I think this is why some people say I “hate” social media, or am at best a social media denier: because I point out the challenges. But I also think that’s why Rusty continues to invite me. Truth, or should I say reality, is complicated, and when you’re a college student, you need to know the truth in all of its multi-facted aspects.

  1. Steve, for the record we fit the category of Mom, pop and kid running a winery.

    Social media for me is about getting the repeated message out there, that reminds folks that we have a winery and tasting room, we’re a fun place to visit, and have great wine. How we do that is by posting simple, short, not even complete sentences about new happenings, our dogs, a picture of a new release, promotion. or a new retail item.

    I had to chuckle when you said you didn’t have a dog in the race….I am much more inclined to read one of your posts when they have a picture of Gus. Our dogs have become as well known as our wines. People actually call to see if they will be at the winery the day they plan their visit.

    I feel it’s important to keep social media, light, both personally and on the business front. I also think people want to see post from the prospective of home and business life.

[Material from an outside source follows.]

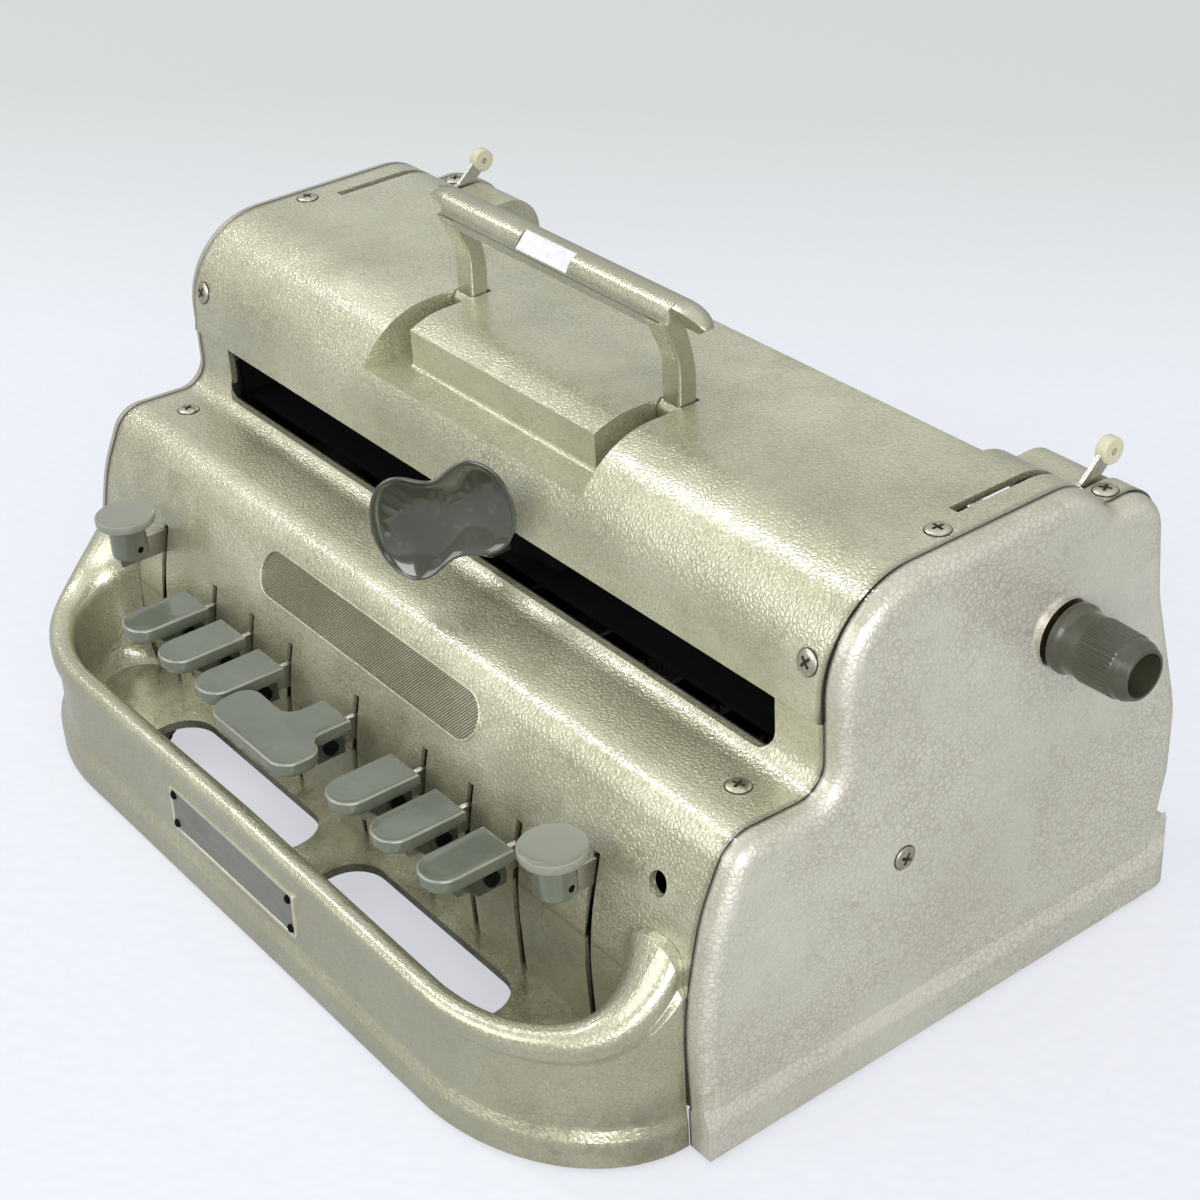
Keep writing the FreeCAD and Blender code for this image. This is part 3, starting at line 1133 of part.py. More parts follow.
# ---------------------------------------------------------------------------- handle
ARM_EDGE_R = 1.0
GRIP_BOTTOM_Z = GRIP_Z - GRIP_SKIRT
NOSE_X = HANDLE_ARM_X + HANDLE_ARM_W / 2      # where the grip's ends start to taper
GRIP_HALF_X = NOSE_X + GRIP_NOSE_L
LABEL_X = (-15.2, 10.2)
LABEL_TURN = 46.5         # degrees from the top of the grip to the middle of the label


def handle_arm(x):
    """Bowed arm from the knuckle at its foot up into the grip."""
    half = HANDLE_ARM_W / 2
    rise = GRIP_Z - HANDLE_Z
    corners = [
        (HANDLE_Y - 2.5, HANDLE_Z - 1.0, 0), (HANDLE_Y - 2.0, HANDLE_Z + rise * 0.59, rise * 0.65),
        (GRIP_Y - GRIP_R - 1.0, GRIP_Z + 0.4, 0), (GRIP_Y + 0.9, GRIP_Z + 0.4, 0),
        (HANDLE_Y + 4.7, HANDLE_Z + rise * 0.51, rise * 1.3), (HANDLE_Y + 3.9, HANDLE_Z - 1.0, 0)]
    arm = slab_x(corners, x - half, x + half)
    sides = [edge for edge in arm.Edges if edge.BoundBox.XLength < 0.01 and edge.BoundBox.ZLength > 1]
    arm = arm.makeFillet(ARM_EDGE_R, sides)
    return arm.fuse(rod_x(x - half, x + half, HANDLE_Y, HANDLE_Z, HANDLE_KNUCKLE_R))


def grip_nose():
    """Tapered end of the grip on the right, hollowed below to lie on the bend of the cover."""
    centre = Vector(NOSE_X, GRIP_Y, GRIP_Z)
    tip = Vector(GRIP_HALF_X, GRIP_Y, GRIP_Z)
    top = centre + Z_AXIS * GRIP_R
    curve = Part.Arc(Part.Ellipse(tip, top, centre), 0, math.pi / 2).toShape()
    sides = [Part.LineSegment(top, centre).toShape(), Part.LineSegment(centre, tip).toShape()]
    nose = Part.Face(Part.Wire([curve] + sides)).revolve(centre, X_AXIS, 360)
    under = [(NOSE_X - 1, GRIP_BOTTOM_Z, 0), (NOSE_X + GRIP_NOSE_L * 0.56, GRIP_BOTTOM_Z, 6),
             (GRIP_HALF_X + 1.5, GRIP_Z + 2.6, 0),
             (GRIP_HALF_X + 1.5, GRIP_Z - 12, 0), (NOSE_X - 1, GRIP_Z - 12, 0)]
    nose = nose.cut(slab_y(under, GRIP_Y - 10, GRIP_Y + 10))
    front = [(GRIP_Y - 3.8, GRIP_Z + 5.0, 0), (GRIP_Y + 1.7, GRIP_Z - 3.6, 0), (GRIP_Y - 16, GRIP_Z - 3.6, 0),
             (GRIP_Y - 16, GRIP_Z + 5.0, 0)]
    return nose.cut(slab_x(front, NOSE_X - 1, GRIP_HALF_X + 1))


def grip():
    """Half-round bar with a flared skirt below a shallow seam, a label seat and two noses."""
    front_y = GRIP_Y - GRIP_R
    corners = [
        (front_y - 0.5, GRIP_BOTTOM_Z, 1.0), (front_y, GRIP_Z + 0.4, 0), (front_y, GRIP_Z + GRIP_R, 5.8),
        (GRIP_Y + GRIP_R, GRIP_Z + GRIP_R, 6.2), (GRIP_Y + GRIP_R, GRIP_BOTTOM_Z, 1.2)]
    bar = slab_x(corners, -NOSE_X, NOSE_X)
    round_x = NOSE_X - 2.5
    corner = box(round_x, NOSE_X + 1, front_y - 2, front_y + 2.5, GRIP_BOTTOM_Z - 1, GRIP_Z + GRIP_R)
    corner = corner.cut(Part.makeCylinder(2.5, 40, Vector(round_x, front_y + 2.5, GRIP_Z - 20)))
    for piece in both_sides(corner):
        bar = bar.cut(piece)
    seam = box(-round_x, round_x, front_y - 2, front_y + 0.35, GRIP_Z + 0.3, GRIP_Z + 0.7)
    label = box(LABEL_X[0], LABEL_X[1], GRIP_Y - 5, GRIP_Y + 5, GRIP_Z + GRIP_R - 1.1, GRIP_Z + 2 * GRIP_R)
    label = turned(label, Vector(0, GRIP_Y, GRIP_Z), X_AXIS, LABEL_TURN)
    return [bar.cut(seam).cut(label)] + both_sides(grip_nose())


def handle():
    """Carrying handle: two bowed arms on knuckles and a grip with overhanging noses."""
    whole = joined([handle_arm(x) for x in handle_pin_xs()] + grip())
    for x in handle_pin_xs():
        whole = whole.cut(rod_x(x - 10, x + 10, HANDLE_Y, HANDLE_Z, HANDLE_PIN_R + FIT))
    return whole


def handle_pins():
    """Pivot pins through the knuckles, seated in the walls of the grooves."""
    return [rod_x(x - PIN_REACH, x + PIN_REACH, HANDLE_Y, HANDLE_Z, HANDLE_PIN_R) for x in handle_pin_xs()]


# ---------------------------------------------------------------------------- screws
def cover_screws():
    screws = []
    for place, out in cover_screw_places():
        for sign in (-1, 1):
            screws.append(pan_screw(Vector(sign * place.x, place.y, place.z), out, COVER_SCREW_L))
    right = pan_screw(SIDE_SCREW, X_AXIS, SIDE_SCREW_L)
    return screws + both_sides(right)


# ----------------------------------------------------------------------------- output
def build():
    side = side_cover()
    plate = frame_plate()
    lever = release_lever()
    tip = release_tip()
    nodes = {
        "base_tray": base_tray(),
        "front_cover": front_cover(),
        "top_cover": top_cover(),
        "rear_cover": rear_cover(),
        "side_cover_left": mirrored(side),
        "side_cover_right": side,
        "nameplate": nameplate(),
        "rubber_feet": rubber_feet(),
        "cover_screws": cover_screws(),
        "handle": handle(),
        "handle_pins": handle_pins(),
        "line_feed_pawl": line_feed_pawl(),
        "key_shaft": across(KEY_SHAFT_Y, KEY_SHAFT_Z, KEY_SHAFT_R),
        "key_rest_bar": key_rest_bar(),
        "key_springs": key_springs(),
        "frame_plate_left": mirrored(plate),
        "frame_plate_right": plate,
        "frame_tie_bars": [across(y, z, TIE_R) for y, z in TIE_BARS],
        "carriage_rails": [across(y, RAIL_Z, RAIL_R) for y in RAIL_Y],
        "carriage_rack": carriage_rack(),
        "carriage": carriage(),
        "embossing_pins": embossing_pins(),
        "carriage_lever": carriage_lever(),
        "paper_table": paper_table(),
        "paper_roller": paper_roller(),
        "roller_shaft": roller_shaft(),
        "roller_ratchet": roller_ratchet(),
        "knob_left": mirrored(knob()),
        "knob_right": knob(),
        "knob_bushes": both_sides(knob_bush()),
        "pressure_rollers": pressure_rollers(),
        "pressure_shaft": rod_x(-FRAME_X, FRAME_X, PRESS_Y, PRESS_Z, PRESS_SHAFT_R),
        "release_lever_left": mirrored(lever),
        "release_lever_right": lever,
        "release_tip_left": mirrored(tip.cut(lever)),
        "release_tip_right": tip.cut(lever),
        "margin_rail": across(MARGIN_RAIL_Y, MARGIN_RAIL_Z, MARGIN_RAIL_R),
        "margin_stop_left": margin_stop(-MARGIN_STOP_X),
        "margin_stop_right": margin_stop(MARGIN_STOP_X),
        "mainspring_drum": mainspring_drum(),
        "bell": bell(),
        "bell_hammer": bell_hammer(),
    }
    for number, x in enumerate(DOT_KEY_XS, 1):
        nodes["dot_key_cap_%d" % number], nodes["dot_key_lever_%d" % number] = dot_key(x)
    nodes["space_key_cap"], nodes["space_key_lever"] = space_key()
    nodes["line_key_cap"], nodes["line_key_lever"] = round_key(-ROUND_KEY_X)
    nodes["backspace_key_cap"], nodes["backspace_key_lever"] = round_key(ROUND_KEY_X)
    return nodes


def write(nodes):
    os.makedirs("parts", exist_ok=True)
    for name, shape in nodes.items():
        solids = []
        for piece in shape if isinstance(shape, list) else [shape]:
            solids += piece.Solids
        whole = solids[0] if len(solids) == 1 else Part.makeCompound(solids)
        whole.exportStep("parts/%s.step" % name)


write(build())
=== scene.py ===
"""Manual braille writer: finishes, fine pieces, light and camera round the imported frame."""
import json
import math

import bpy
from mathutils import Matrix, Vector


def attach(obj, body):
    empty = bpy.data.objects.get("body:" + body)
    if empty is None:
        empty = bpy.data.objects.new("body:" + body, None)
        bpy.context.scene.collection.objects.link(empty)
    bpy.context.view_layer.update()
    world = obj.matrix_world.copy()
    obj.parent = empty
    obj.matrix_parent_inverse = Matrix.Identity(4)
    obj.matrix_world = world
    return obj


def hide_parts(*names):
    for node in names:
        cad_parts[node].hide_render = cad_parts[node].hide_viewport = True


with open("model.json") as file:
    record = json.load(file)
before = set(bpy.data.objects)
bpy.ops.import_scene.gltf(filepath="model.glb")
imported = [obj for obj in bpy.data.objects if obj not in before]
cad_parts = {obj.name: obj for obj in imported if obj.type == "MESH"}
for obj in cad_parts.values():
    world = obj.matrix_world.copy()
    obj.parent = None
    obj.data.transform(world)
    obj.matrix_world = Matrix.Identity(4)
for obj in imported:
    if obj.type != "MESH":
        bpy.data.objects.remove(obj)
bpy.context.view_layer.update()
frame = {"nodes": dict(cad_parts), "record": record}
nodes = frame["nodes"]
bpy.ops.object.select_all(action="DESELECT")

MM = 0.001
SEAM_X = 160.7            # half width of the covers, where the side covers start
PANEL_Y = -69.0           # front panel at the tray
PANEL_LEAN = 0.22         # how far the panel goes back for each step up, beside the lever slots
EAR_Y = -20.8             # front cover's upright ends beside the paper slot
JOINT_Z = 117.6           # joint of those ends and the top cover
SLOT_HALF_X = 141.5       # half length of the paper slot
COAT_RELIEF = 0.3         # share of a finish's relief that its clear coat follows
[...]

    Steve, I enjoy your writing and photo’s of trips, and most importantly your dog.

  2. “what propelled Steve from an unknown blogger a few years ago to one of the most-read online blogs.”

    Steve, I realize these aren’t your words, but I am so confused how you view yourself. Do you really think you were “unknown” before you started your blog? Yes, your blog has introduced the California Editor for Wine Enthusiast to a broader audience than just through your day job alone, but you seem to contradict yourself about yourself. Are you the authoritarian uber-critic you sometimes claim (or wish to be) or the scrappy no-name writer that did it the hard way? You knock wineries’ stories (see above, and not that I disagree with that assessment), but at least most have only one story…

  3. Dear Chris Brown, thanks. I’ll try to work Gus into my posts more often, but he’s really more of a Facebook dog.

  4. Rusty Eddy says:

    It always turns out to be a fun class, but it’s the speakers that make it valuable. As a facilitator, I feel like it’s my job to point people in the right direction and to inspire, especially by inviting folks who know much more than I do to speak. Thanks, Steve, for the plug.

  5. When I was three or four years into the business I was friends with two successful PR guys. One did PR for one of the largest spirit brands, the other did PR for one of the largest selling wines. The spirit guy was good looking, athletic, outgoing and sported a perpetual tan. The wine guy was smart, a great writer, worked behind the scenes, never had a tan. The spirit guy could hook you up with a wind surfing contest, a cool t shirt, a party, or a pretty girl; the wine guy a serious wine tasting, a speaking engagement or an interview.

    In my youth I thought that the wine PR guy had it right, and the spirit guy couldn’t promote wine properly. I guess now in my “late middle age” age, I’m beginning to think the opposite.

  6. I’m still not sure why you write these sorts of articles. You don’t contribute anything to a discussion on social media; if anything you are fixated on clinging to the old notions of old marketing. You’re a master equivocator. New Marketing is a two way street, build upon communication, and bridged by social media.

    What bothers me is that you hardly ever seem to elaborate on success stories, good examples of SM usage, or anything that furthers a discussion of the subject. Your whole image with respect to the topic is, self-admittedly, one of a stubborn old guy who won’t budge from his pedestal. I don’t personally do any social media with my clients, but at the same time, I believe its am important vessel for communication and have seen and heard numerous stories of new wine club members, sales, and visits to the tasting room generated from social media interactions. For small wineries, it’s extremely important and doesn’t require mastering any arcane arts. All that’s required is to share slices of their lives, stories, and be real.

    As Pope said in his Essay on Criticism, “It’s harder to say if greater want of skill be found in writing, or in judging ill”.

  7. Our dog the Aussie loves your blogs! Keep up the good work.

  8. Victoria Amato says:

    Must say…I greatly enjoyed the PR (and social media) class today…Although personally, I was hoping for a little more PR and a little less social media. As a “millennial” I feel inundated with social media advice (webinars, lectures, panels, reports, interviews, circuses!!! etc.)…all about how important social media and building relationships are. I get it…and I agree…and I even ENJOY partaking in all of the “noise!”

    But as someone new to the PR game (I was pretty much tossed into a PR role…and luckily, I’m fascinated by it) I want to know what makes writers tick. And I appreciate the fundamentals…which sadly, I felt were skipped over.

    So I’ll do my best in catching up to the “old school” way of doing things…Because I think we can agree that old school is the new, new school!

    Thanks again, for writing me back when I’ve emailed you. Let me know if you’re willing to guinea-pig for my first official “pitch.” (God I hate that word!)

  9. Victoria, my pleasure, Feel free to call anytime.